Die Passion, die absolute Hingabe, dieses ganze Blabla, das so zum Startup-Klischee gehört wie Kickertisch und Bierkästen. Bei Bragi wirkt es, als seien sie tatsächlich von einem besonderen Geist beseelt: „Die Company ist wie meine Religion“, sagt etwa Lorena Poy aus Bragis Presseabteilung. Anca Romanov, Informatikerin aus Rumänien, die vorher viele Jahre beim Weltkonzern Continental war und seit Anfang April an der Testinfrastruktur für The Dash arbeitet, spricht von „Liebe auf den ersten Blick“. Marcus Holmberg, als Head of Audio für die Klangqualität von The Dash verantwortlich, nennt Bragi den „coolsten Platz der Welt“.

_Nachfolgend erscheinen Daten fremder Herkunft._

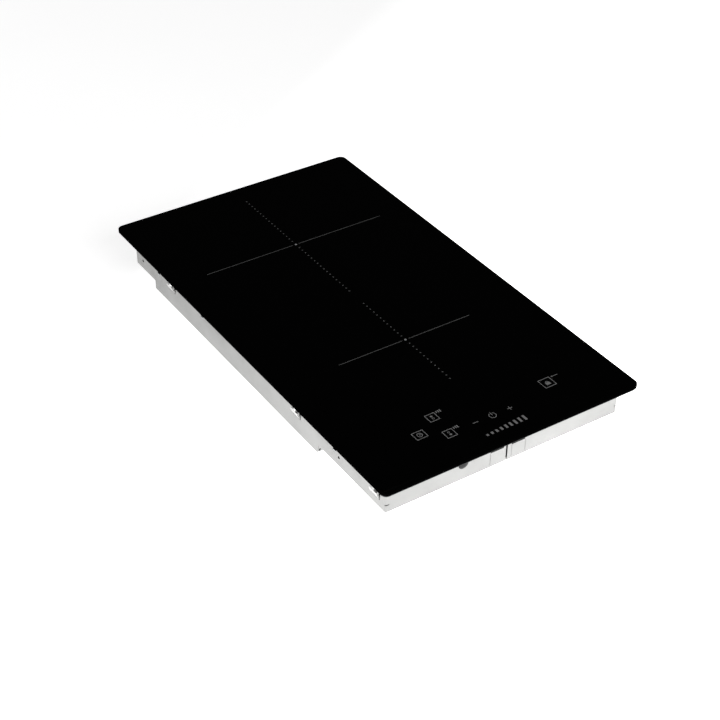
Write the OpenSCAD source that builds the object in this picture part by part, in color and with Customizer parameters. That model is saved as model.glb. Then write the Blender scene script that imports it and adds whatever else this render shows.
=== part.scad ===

Dass selbst Informatiker und Ingenieure derart ins Schwärmen geraten, liegt wohl daran, dass sie in ihrem Chef so etwas sehen wie Steve Jobs und Steve Wozniak in einer Person: „Nikolaj ist einer der wenigen Menschen, die nicht nur anders denken als die Masse und von einer starken Vision angetrieben werden, sondern auch die Technik verstehen, mit der man ihre Vision umsetzen kann“, sagt Holmberg. Hviid will nicht nur seine eigenen Visionen verwirklichen. Er erwartet auch von seinem Team, dass es das Startup vorantreibt. Jeden Freitag sollen seine Mitarbeiter mit Kollegen an eigenen Ideen arbeiten. Bisher klappt das eher mittelmäßig. Besonders die Neuen müssen sich erst noch an die Arbeitskultur gewöhnen. Viele von ihnen haben vorher in großen Konzernen gearbeitet, in denen nie erwartet wurde, dass sie sich kreativ einbringen. Oder, wie Hviid es formuliert: „Die müssen erst mal den grauen Schleier über ihren Ideen lüften.“ Der dänische Gründer verfällt schnell mal ins Poetische. Bragi heißt in der nordischen Mythologie der Gott der Dichtkunst, der die gefallenen Helden in Walhall mit Musik und Liedern empfängt. Der Firmenname umschreibt also ganz gut, was Hviids diskreter Assistent einmal sein soll für seine Kunden respektive Mitreisenden.